‘….that they may be one so that the world may believe’ John 15:1-7
I am the true vine, and my Father is the vinegrower. He removes every branch in me that bears no fruit. Every branch that bears fruit he prunes to make it bear more fruit. You have already been cleansed by the word that I have spoken to you. Abide in me as I abide in you. Just as the branch cannot bear fruit by itself unless it abides in the vine, neither can you unless you abide in me. I am the vine, you are the branches. Those who abide in me and I in them bear much fruit, because apart from me you can do nothing. Whoever does not abide in me is thrown away like a branch and withers; such branches are gathered, thrown into the fire, and burned. If you abide in me, and my words abide in you, ask for whatever you wish, and it will be done for you. My Father is glorified by this, that you bear much fruit and become my disciples. As the Father has loved me, so I have loved you; abide in my love. If you keep my commandments, you will abide in my love, just as I have kept my Father’s commandments and abide in his love. I have said these things to you so that my joy may be in you, and that your joy may be complete.
This is my commandment, that you love one another as I have loved you. No one has greater love than this, to lay down one’s life for one’s friends. You are my friends if you do what I command you. I do not call you servants any longer, because the servant does not know what the master is doing; but I have called you friends, because I have made known to you everything that I have heard from my Father. You did not choose me but I chose you. And I appointed you to go and bear fruit, fruit that will last, so that the Father will give you whatever you ask him in my name. I am giving you these commands so that you may love one another.
This coming week sees the Week of Prayer for Christian Unity, traditionally observed 18th – 25th January, the octave of St Peter and St. Paul, two figures who are, perhaps somewhat ironically, not universally held up as the embodiment of unity in the early Christian community.
The Week was prepared this year by the Monastic Community of Grandchamp in Switzerland. They chose a theme based on John 15:1-17: Abide in my love and you shall bear much fruit. This theme expresses Grandchamp Community’s vocation to prayer, reconciliation and unity in the church and the human family. The community is a monastic community of sisters, numbering about 50, drawn from across different Christian traditions and different countries. Their avowed commitment is reconciliation among Christians throughout a common humanity as well as a respect for the whole of creation. In this unity week, they are inviting churches across the world to enter into their tradition of prayer and silence that is embedded in the ancient traditions of the church.

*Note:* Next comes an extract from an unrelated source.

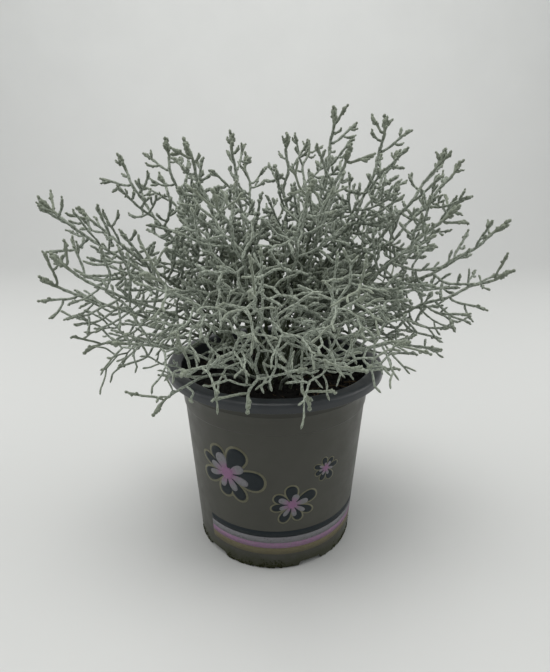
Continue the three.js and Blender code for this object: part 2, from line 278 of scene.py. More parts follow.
class Wood:
    """The stretches of stem that stand already, which later ones keep clear of."""

    CELL = 8.0
    MOST = 60000

    def __init__(self):
        self.count = 0
        self.start = np.zeros((self.MOST, 3))
        self.run = np.zeros((self.MOST, 3))
        self.run_squared = np.ones(self.MOST)
        self.radius = np.zeros(self.MOST)
        self.stem = np.zeros(self.MOST, dtype=int)
        self.cells = {}

    def cells_of(self, low, high):
        """The cells of space that the box between two corners touches."""
        first = np.floor(low / self.CELL).astype(int).tolist()
        last = np.floor(high / self.CELL).astype(int).tolist()
        for i in range(first[0], last[0] + 1):
            for j in range(first[1], last[1] + 1):
                for k in range(first[2], last[2] + 1):
                    yield i, j, k

    def remember(self, points, radii, stem):
        for i in range(1, len(points)):
            run = points[i] - points[i - 1]
            squared = run[0] * run[0] + run[1] * run[1] + run[2] * run[2]
            if squared == 0:
                continue
            n = self.count
            self.start[n], self.run[n], self.run_squared[n] = points[i - 1], run, squared
            self.radius[n] = max(radii[i - 1], radii[i])
            self.stem[n] = stem
            self.count += 1
            low, high = np.minimum(points[i], points[i - 1]), np.maximum(points[i], points[i - 1])
            for cell in self.cells_of(low, high):
                self.cells.setdefault(cell, []).append(n)

    def near(self, spots, reach):
        """The stretches that may come within reach of the spots."""
        found = set()
        for cell in self.cells_of(spots.min(axis=0) - reach, spots.max(axis=0) + reach):
            found.update(self.cells.get(cell, ()))
        return np.array(sorted(found), dtype=int)

    def distances(self, spots, chosen):
        """Distance of each spot to each of the chosen stretches."""
        run = self.run[chosen]
        offset = spots[:, None, :] - self.start[chosen][None, :, :]
        share = np.einsum("ijk,jk->ij", offset, run) / self.run_squared[chosen]
        np.clip(share, 0, 1, out=share)
        offset -= share[:, :, None] * run[None, :, :]
        return np.sqrt(np.einsum("ijk,ijk->ij", offset, offset))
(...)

“We live in a time that is both troubling and magnificent, a dangerous time where nothing preserves the soul, where rapid and wholly human achievements seem to sweep beings away…..And I think that our civilization will die in this collective madness of noise and speed, where no being can think…..We Christians, who know the full value of a spiritual life, have an immense responsibility, and must realize it, unite and help each other create forces of calmness, refuges of peace, vital centres where the silence of people calls on the creative word of God. It is a question of life and death.”
These words might well have been spoken today but were in fact written by Genevieve Micheli, who would later become Mother Genevieve, the first mother of the monastic community of Grandchamp, in 1938, written in a Europe caught up in the midst of turmoil, racism, intolerance, violence and pandemic. The words are as relevant today as they were over seventy years ago, and perhaps even more so. In this Week of Christian Unity perhaps each of us can ask: how am I, here today, a creative force for calmness, a refuge of peace and reconciliation?

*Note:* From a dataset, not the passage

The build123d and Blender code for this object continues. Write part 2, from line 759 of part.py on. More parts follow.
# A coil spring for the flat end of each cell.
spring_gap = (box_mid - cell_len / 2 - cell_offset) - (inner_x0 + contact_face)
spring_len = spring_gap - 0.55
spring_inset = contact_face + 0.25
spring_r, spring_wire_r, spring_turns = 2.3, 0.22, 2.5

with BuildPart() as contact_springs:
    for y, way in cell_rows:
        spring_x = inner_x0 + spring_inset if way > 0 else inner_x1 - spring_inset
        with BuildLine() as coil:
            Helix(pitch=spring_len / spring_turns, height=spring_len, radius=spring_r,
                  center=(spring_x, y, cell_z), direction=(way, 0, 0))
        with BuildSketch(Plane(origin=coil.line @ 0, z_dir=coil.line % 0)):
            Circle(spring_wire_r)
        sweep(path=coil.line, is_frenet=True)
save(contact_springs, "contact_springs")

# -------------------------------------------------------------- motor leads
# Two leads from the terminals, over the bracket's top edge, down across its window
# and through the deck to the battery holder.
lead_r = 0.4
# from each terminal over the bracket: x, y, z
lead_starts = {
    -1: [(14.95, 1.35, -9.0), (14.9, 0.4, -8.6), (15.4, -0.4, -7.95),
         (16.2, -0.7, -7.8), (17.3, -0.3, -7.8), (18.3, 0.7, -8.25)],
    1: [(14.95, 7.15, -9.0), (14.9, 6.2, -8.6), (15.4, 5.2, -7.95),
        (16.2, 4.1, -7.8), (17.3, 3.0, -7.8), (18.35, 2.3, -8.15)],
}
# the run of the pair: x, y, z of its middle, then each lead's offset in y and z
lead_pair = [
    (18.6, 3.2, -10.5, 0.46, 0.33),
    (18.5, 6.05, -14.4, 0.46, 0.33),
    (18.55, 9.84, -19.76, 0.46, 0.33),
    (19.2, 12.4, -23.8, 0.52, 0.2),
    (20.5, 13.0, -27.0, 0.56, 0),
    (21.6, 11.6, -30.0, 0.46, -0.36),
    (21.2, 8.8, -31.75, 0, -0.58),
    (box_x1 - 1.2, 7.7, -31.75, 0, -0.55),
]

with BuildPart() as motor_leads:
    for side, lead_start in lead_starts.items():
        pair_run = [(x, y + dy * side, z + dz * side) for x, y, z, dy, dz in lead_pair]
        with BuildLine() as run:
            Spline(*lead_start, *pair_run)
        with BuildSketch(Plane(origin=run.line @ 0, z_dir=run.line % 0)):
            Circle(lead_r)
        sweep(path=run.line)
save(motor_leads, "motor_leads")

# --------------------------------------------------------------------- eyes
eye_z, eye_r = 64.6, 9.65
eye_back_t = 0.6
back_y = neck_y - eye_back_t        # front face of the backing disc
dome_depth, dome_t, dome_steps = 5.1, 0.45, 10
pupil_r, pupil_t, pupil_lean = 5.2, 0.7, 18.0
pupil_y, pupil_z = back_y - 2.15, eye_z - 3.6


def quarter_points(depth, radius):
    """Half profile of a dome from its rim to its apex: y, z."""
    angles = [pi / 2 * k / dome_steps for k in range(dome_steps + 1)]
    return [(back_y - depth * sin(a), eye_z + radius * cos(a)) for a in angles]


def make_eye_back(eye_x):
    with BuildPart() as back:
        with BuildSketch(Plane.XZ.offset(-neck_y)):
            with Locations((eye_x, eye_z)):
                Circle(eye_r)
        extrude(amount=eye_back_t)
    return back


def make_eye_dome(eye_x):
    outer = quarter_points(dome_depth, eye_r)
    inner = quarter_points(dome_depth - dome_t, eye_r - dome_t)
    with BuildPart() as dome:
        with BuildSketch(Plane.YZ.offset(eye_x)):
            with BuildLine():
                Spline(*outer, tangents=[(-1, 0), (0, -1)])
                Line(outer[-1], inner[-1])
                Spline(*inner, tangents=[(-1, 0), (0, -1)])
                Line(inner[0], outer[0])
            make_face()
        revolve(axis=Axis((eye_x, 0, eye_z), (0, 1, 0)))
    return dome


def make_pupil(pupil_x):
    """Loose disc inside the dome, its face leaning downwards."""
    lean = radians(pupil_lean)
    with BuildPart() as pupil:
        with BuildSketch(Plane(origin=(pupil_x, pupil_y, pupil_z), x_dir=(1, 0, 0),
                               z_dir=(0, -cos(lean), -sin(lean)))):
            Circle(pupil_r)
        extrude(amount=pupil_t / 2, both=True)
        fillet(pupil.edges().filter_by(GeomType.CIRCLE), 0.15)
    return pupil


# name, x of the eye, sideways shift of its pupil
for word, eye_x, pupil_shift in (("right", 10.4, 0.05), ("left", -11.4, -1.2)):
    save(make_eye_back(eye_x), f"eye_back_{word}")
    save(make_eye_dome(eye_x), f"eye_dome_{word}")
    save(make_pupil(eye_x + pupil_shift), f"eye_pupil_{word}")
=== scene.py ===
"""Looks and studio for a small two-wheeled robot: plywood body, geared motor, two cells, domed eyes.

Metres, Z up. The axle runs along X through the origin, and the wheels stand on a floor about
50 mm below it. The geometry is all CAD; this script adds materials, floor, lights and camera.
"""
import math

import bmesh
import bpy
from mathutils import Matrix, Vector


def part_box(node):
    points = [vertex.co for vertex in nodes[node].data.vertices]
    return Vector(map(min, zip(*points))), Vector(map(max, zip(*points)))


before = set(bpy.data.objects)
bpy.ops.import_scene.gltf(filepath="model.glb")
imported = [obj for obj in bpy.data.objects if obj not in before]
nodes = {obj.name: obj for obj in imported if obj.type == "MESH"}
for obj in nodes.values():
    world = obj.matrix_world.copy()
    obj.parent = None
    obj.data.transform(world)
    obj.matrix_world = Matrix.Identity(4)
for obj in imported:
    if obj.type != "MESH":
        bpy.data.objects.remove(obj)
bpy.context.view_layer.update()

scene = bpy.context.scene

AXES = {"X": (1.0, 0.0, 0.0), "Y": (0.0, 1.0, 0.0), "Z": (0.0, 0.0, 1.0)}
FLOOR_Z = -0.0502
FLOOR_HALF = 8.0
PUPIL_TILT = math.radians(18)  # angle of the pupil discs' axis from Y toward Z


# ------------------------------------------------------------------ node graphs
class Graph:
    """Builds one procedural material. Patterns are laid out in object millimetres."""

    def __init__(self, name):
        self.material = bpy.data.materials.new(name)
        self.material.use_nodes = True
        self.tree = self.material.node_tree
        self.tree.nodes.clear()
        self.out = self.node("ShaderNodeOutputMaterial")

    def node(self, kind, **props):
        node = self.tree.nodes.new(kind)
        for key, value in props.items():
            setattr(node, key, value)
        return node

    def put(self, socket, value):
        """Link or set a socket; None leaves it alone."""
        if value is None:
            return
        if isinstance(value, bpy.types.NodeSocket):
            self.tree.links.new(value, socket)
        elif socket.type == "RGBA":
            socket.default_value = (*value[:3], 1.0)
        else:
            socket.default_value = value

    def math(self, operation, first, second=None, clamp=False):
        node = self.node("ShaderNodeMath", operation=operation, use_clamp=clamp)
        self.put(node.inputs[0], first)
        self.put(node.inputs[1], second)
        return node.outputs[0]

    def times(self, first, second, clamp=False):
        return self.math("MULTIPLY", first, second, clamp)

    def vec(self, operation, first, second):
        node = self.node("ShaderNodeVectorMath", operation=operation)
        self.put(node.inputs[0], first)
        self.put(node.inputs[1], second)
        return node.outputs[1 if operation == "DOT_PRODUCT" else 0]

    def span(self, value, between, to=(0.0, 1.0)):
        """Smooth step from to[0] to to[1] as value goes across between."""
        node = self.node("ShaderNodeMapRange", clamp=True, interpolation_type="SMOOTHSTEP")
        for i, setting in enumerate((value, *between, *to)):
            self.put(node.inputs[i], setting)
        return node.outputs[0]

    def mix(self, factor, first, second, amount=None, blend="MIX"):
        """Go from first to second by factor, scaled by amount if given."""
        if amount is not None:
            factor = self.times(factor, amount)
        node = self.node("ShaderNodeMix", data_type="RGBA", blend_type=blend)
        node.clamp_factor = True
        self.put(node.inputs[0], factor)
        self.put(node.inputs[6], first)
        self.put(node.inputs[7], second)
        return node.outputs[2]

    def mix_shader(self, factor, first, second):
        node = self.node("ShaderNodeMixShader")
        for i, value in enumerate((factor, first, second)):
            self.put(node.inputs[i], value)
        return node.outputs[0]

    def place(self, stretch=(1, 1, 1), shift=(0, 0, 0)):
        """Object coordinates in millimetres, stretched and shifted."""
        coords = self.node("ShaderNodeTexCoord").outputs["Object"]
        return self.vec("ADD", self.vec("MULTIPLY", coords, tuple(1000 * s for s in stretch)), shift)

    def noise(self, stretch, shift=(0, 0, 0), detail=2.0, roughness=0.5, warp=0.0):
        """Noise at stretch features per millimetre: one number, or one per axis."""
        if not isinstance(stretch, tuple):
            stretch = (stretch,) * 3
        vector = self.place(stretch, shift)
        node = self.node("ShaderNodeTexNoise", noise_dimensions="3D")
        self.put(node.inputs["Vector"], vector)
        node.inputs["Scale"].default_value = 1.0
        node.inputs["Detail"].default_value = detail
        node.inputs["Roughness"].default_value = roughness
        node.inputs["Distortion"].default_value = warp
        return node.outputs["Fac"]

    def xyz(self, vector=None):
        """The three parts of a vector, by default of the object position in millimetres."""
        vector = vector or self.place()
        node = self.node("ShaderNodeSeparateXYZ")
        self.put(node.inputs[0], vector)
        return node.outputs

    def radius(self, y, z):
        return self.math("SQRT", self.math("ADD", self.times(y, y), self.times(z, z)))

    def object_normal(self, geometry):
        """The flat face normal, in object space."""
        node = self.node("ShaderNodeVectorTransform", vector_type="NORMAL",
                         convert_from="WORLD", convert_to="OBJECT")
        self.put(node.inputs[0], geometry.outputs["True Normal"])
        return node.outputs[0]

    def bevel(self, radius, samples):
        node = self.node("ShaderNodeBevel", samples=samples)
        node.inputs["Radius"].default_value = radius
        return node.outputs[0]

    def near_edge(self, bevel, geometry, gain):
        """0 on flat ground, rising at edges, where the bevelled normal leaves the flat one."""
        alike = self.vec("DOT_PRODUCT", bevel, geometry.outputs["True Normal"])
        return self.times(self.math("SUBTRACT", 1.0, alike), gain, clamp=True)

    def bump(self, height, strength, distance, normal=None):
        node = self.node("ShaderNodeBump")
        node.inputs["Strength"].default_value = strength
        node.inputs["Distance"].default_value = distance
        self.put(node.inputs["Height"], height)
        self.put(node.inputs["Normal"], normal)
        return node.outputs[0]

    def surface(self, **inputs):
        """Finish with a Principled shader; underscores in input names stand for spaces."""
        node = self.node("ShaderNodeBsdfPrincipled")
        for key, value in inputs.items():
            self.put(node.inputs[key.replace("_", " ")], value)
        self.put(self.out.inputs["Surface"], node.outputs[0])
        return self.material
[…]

In her reflection on how communion with Christ demands communion with others, Dorotheus of Gaza, a monk in Palestine in the 6th Century, expressed this in the following way:
“Imagine”, he said “a circle drawn on the ground, that is, a line drawn in a circle with a compass, and a centre. Imagine that the circle is the world, the centre is God, and the radii are the different paths or ways people live. When the saints, desiring to draw near to God, walk toward the middle of the circle, to the extent that they penetrate its interior, they draw closer to each other; and the closer they draw to each other, the closer they come to God. Understand that the same thing applies conversely, when we turn away from God and withdraw toward the outside. It then becomes obvious that the more we move away from God, the more we move away from each other, and the more we move away from each other, the more we also move away from God.